Communist? Good news! The original Thanksgiving was a potluck!

Recent immigrant? Welcome to the party! Eat your traditional food or our traditional food, or some of yours and some of ours. Okay, at least let us try some of yours. American's are always looking for something new to eat and, as a democratic society, we don't really care if kimchee goes with turkey or not. There's plenty of houses where we say "well, it works for us"

Atheist or agnositic? Good news! You can just thank the cook and use your day off to yell "Flying Spaghetti Monster!" at the people coming out of the church up the street.

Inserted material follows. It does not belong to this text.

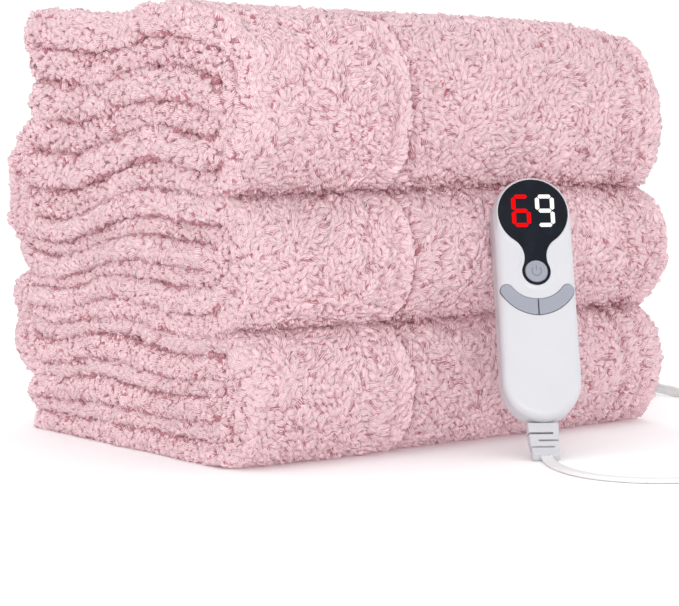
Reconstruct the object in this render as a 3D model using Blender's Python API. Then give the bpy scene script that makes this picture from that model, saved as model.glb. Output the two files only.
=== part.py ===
"""Electric heated throw, folded into a stack of three lobes, with its hand controller and lead.

The throw is one sheet of thick curly pile cloth. It is folded in three into a long strip, and the
strip is laid back and forth six times, so its outline is a single back-and-forth section that is
carried along X. The controller leans on the front of the stack, on the bent strain relief of its
flat lead. The lead runs forward along the floor, turns round the right end of the stack into a
tied coil, and ends in a mains plug.

Metres, +Z up. The front of the stack faces -Y and its layered end faces -X. The origin is on the
floor under the middle of the stack.
"""
import math

import bmesh
import bpy
import numpy as np
from mathutils import Matrix, Vector

MM = 0.001
GAP = 0.4 * MM  # clearance between pieces that touch
OVERCUT = 2.0 * MM  # how far a boolean's guide goes past the face that it cuts or joins

# ---------------------------------------------------------------- the folded throw
STACK_WIDTH = 0.342
STACK_DEPTH = 0.260
STACK_HEIGHT = 0.256
LAYERS = 3  # layers in the strip
LAYER_FILL = 0.90  # share of a layer's pitch that is cloth
FRONT_TURN = 0.036  # depth of the rounded front of a lobe
BACK_TURN = 0.032  # depth of the rounded turns at the back
CORNER_DEPTH = 9.0 * MM  # a lobe's front corners are rounded back by this, over this length
CORNER_LENGTH = 0.018
TURN_STEPS = 7  # straight facets in the outermost turn
RUN_STEPS = 4  # facets along each straight run
FLAP_EDGE = 0.121  # where the hem band of the outer flap ends, from the layered end
FLAP_SLOPE = 3.0 * MM  # half the width of the step down from it
FLAP_RISE = 4.0 * MM  # how far the flap stands proud of the cloth beside it
WAVE_RISE = 3.8 * MM  # rise and fall of the ridges across the layered end
WAVE_LENGTH = 0.145
WAVE_FADE = 0.090  # the ridges even out over this length of the stack
WAVE_SLANT = 0.35  # how far a ridge moves back for each unit of height
END_FADE = 0.05  # the layers' own places at the two ends even out over this length
TOP_DROOP = 9.0 * MM  # how far the top falls away at its right end
TOP_DROOP_LENGTH = 0.11
TOP_CROWN = 8.0 * MM  # how far the top falls away towards the front
TOP_CROWN_START = 0.02  # in front of the stack's middle

# Where along the depth a shape grows from nothing to its full size, from 1 at the front turns'
# centres to -1 at the back ones; above 1 is round the front turns.
FRONT_SHARES = (-1.0, 0.8)  # heights follow the runs' front shares instead of the back ones
LOBE_GROWTH = (0.2, 1.6)
FLAP_GROWTH = (0.6, 2.0)
# Where in the height, in layers from the floor, two shapes grow likewise.
WAVE_GROWTH = (1.0, 4.0)
CROWN_GROWTH = (10.0, 18.0)

# One row for each run of the strip, from the floor up. share is its part of the height at the
# front, back its part at the back. low, middle and high say how far the end of each of its layers
# stands in from the layered end, and right the same for the whole run at the other end.
RUNS = (
    # share, back, low, middle, high, right
    (0.146, 0.132, 3.0, 6.5, 2.0, 5.0),
    (0.147, 0.150, 7.0, 3.5, 9.0, 2.0),
    (0.150, 0.110, 6.0, 2.5, 7.5, 3.5),
    (0.153, 0.125, 3.0, 8.0, 1.0, 0.0),
    (0.198, 0.237, 5.5, 0.5, 5.0, 4.0),
    (0.206, 0.246, 2.0, 6.0, 3.0, 6.5),
)
# One row for each front lobe: how far its front stands out from the stack's depth at the layered
# end, at the flap, in the middle of the plain front and at the right end.
LOBES = (
    # end, flap, middle, right
    (-1.0, 2.5, 0.5, -3.0),
    (-6.0, 3.0, 1.0, 0.5),
    (2.0, 0.5, -1.0, -5.0),
)
# Sections along X: distance from the layered end, and the share of their thickness that the
# layers keep there, because the cut ends are round.
SECTIONS = (
    (0.000, 0.42),
    (0.003, 0.80),
    (0.010, 1.00),
    (0.022, 1.00),
    (0.065, 1.00),
    (FLAP_EDGE - FLAP_SLOPE, 1.00),
    (FLAP_EDGE + FLAP_SLOPE, 1.00),
    (0.170, 1.00),
    (0.225, 1.00),
    (0.280, 1.00),
    (0.320, 1.00),
    (STACK_WIDTH - 0.004, 0.85),
    (STACK_WIDTH, 0.50),
)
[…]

If you accidentally start a riot, you can always claim it was a touch football game that got out of hand, the church folk would probably go along with it. Nobody would want to admit that they got in a fight about something that silly.

Racist? Well, just put your dark meat on a seperate plate and go out hunting. Without a safety vest.

Lets see, did I leave anybody out? This blog is an equal opportunity to be offended! If I left you out please call the ACLU and tell them to sue me. It'll be about as effective as anything else they've done lately.

And no matter what "wing" you are, please leave a turkey leg for me!


Posted by Ginga Cool Cat at 8:10 PM | Comment on this entry

Comments

You're too funny....Happy Thanksgiving! As for the wall, tell "Marty" that it's a "good thing".

Posted by: yobruva at November 22, 2005 10:03 PM

Hey, Tea! We'll be on the bridge with ya on Thursday. We're heading down to my folks place in Berlin for the weekend. Don't worry, the bridge won't be bad.

Posted by: Geren at November 22, 2005 10:36 PM

How much does "Marty" charge per square foot to install that T-111 siding?
Seriously.

Posted by: Theresa at November 23, 2005 12:02 PM

Glad to hear the wall is whipping into shape! May you and the Hub (and Winston, of course!) all have a very wonderful Thanksgiving!